To be done: Reproduce each line exactly, including spacing and punctuation.

___ Data excerpt

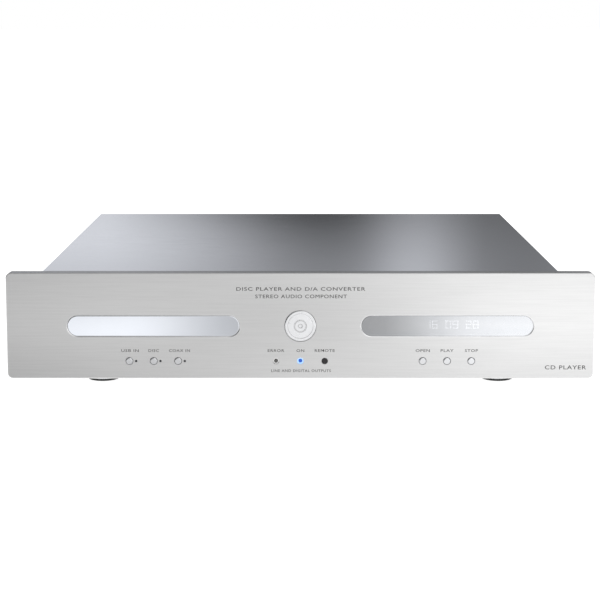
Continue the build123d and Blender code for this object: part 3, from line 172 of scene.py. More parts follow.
# -------------------------------------------------------- kinds of material
def brushed(name, colour, roughness, anisotropy, grain=1.0):
    """Metal with fine straight scratches along X, and wider streaks a little darker."""
    made = Shader(name, colour, roughness, 1.0)
    scratches = made.noise((30.0, 2600.0, 2600.0), detail=4.0, rough=0.6)
    streaks = made.noise((22.0, 750.0, 750.0))
    made.tint(streaks, shade(colour, 1 - 0.035 * grain), 0.38, 0.66)
    made.bump(scratches, 2.8 * grain)
    made.vary_roughness(scratches, roughness - 0.05, roughness + 0.05)
    made.tangent("Z", anisotropy)
    return made.material


def painted(name, colour, roughness, metallic=0.0, relief=20.0):
    """Powder-coated or cast surface: a fine orange-peel relief and slight unevenness in shade."""
    made = Shader(name, colour, roughness, metallic)
    made.bump(made.noise(1500.0, detail=2.0), relief)
    made.tint(made.noise(35.0, detail=4.0), shade(colour, 0.86))
    made.vary_roughness(made.noise(160.0), roughness - 0.05, roughness + 0.07)
    return made.material


def moulded(name, colour, roughness=0.42):
    """Injection-moulded plastic with a faint spark-eroded texture."""
    made = Shader(name, colour, roughness)
    made.bump(made.cells(1900.0), 12.0)
    made.tint(made.noise(60.0, detail=5.0), shade(colour, 0.9, 0.004))
    made.vary_roughness(made.noise(300.0), roughness - 0.04, roughness + 0.08)
    return made.material


def polished(name, colour, roughness, metallic=1.0, clouds=0.94, marks=0.35):
    """Turned or plated metal. clouds is how dark its duller patches are, marks how much its gloss varies."""
    made = Shader(name, colour, roughness, metallic)
    glossiest = roughness * (1 - marks / 2)
    dullest = roughness * (1 + marks)
    made.vary_roughness(made.noise(220.0, detail=6.0), glossiest, dullest)
    made.tint(made.noise(90.0), shade(colour, clouds))
    made.bump(made.noise(900.0, detail=2.0), 2.0)
    return made.material


def rubbery(name, colour):
    """Dull rubber with a coarse grain and paler dust in it."""
    made = Shader(name, colour, 0.78)
    made.bump(made.noise(1100.0, detail=4.0), 50.0)
    made.tint(made.noise(240.0, detail=5.0), shade(colour, 1.7, 0.01), 0.45, 0.75)
    return made.material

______

Full answer:
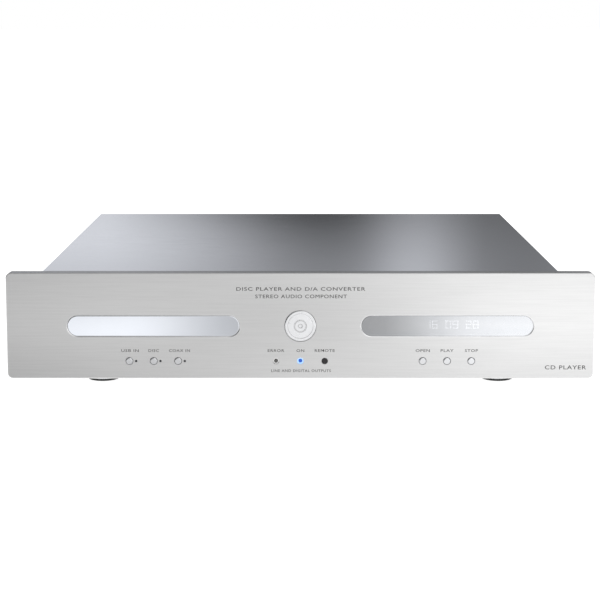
Continue the build123d and Blender code for this object: part 3, from line 172 of scene.py. More parts follow.
# -------------------------------------------------------- kinds of material
def brushed(name, colour, roughness, anisotropy, grain=1.0):
    """Metal with fine straight scratches along X, and wider streaks a little darker."""
    made = Shader(name, colour, roughness, 1.0)
    scratches = made.noise((30.0, 2600.0, 2600.0), detail=4.0, rough=0.6)
    streaks = made.noise((22.0, 750.0, 750.0))
    made.tint(streaks, shade(colour, 1 - 0.035 * grain), 0.38, 0.66)
    made.bump(scratches, 2.8 * grain)
    made.vary_roughness(scratches, roughness - 0.05, roughness + 0.05)
    made.tangent("Z", anisotropy)
    return made.material


def painted(name, colour, roughness, metallic=0.0, relief=20.0):
    """Powder-coated or cast surface: a fine orange-peel relief and slight unevenness in shade."""
    made = Shader(name, colour, roughness, metallic)
    made.bump(made.noise(1500.0, detail=2.0), relief)
    made.tint(made.noise(35.0, detail=4.0), shade(colour, 0.86))
    made.vary_roughness(made.noise(160.0), roughness - 0.05, roughness + 0.07)
    return made.material


def moulded(name, colour, roughness=0.42):
    """Injection-moulded plastic with a faint spark-eroded texture."""
    made = Shader(name, colour, roughness)
    made.bump(made.cells(1900.0), 12.0)
    made.tint(made.noise(60.0, detail=5.0), shade(colour, 0.9, 0.004))
    made.vary_roughness(made.noise(300.0), roughness - 0.04, roughness + 0.08)
    return made.material


def polished(name, colour, roughness, metallic=1.0, clouds=0.94, marks=0.35):
    """Turned or plated metal. clouds is how dark its duller patches are, marks how much its gloss varies."""
    made = Shader(name, colour, roughness, metallic)
    glossiest = roughness * (1 - marks / 2)
    dullest = roughness * (1 + marks)
    made.vary_roughness(made.noise(220.0, detail=6.0), glossiest, dullest)
    made.tint(made.noise(90.0), shade(colour, clouds))
    made.bump(made.noise(900.0, detail=2.0), 2.0)
    return made.material


def rubbery(name, colour):
    """Dull rubber with a coarse grain and paler dust in it."""
    made = Shader(name, colour, 0.78)
    made.bump(made.noise(1100.0, detail=4.0), 50.0)
    made.tint(made.noise(240.0, detail=5.0), shade(colour, 1.7, 0.01), 0.45, 0.75)
    return made.material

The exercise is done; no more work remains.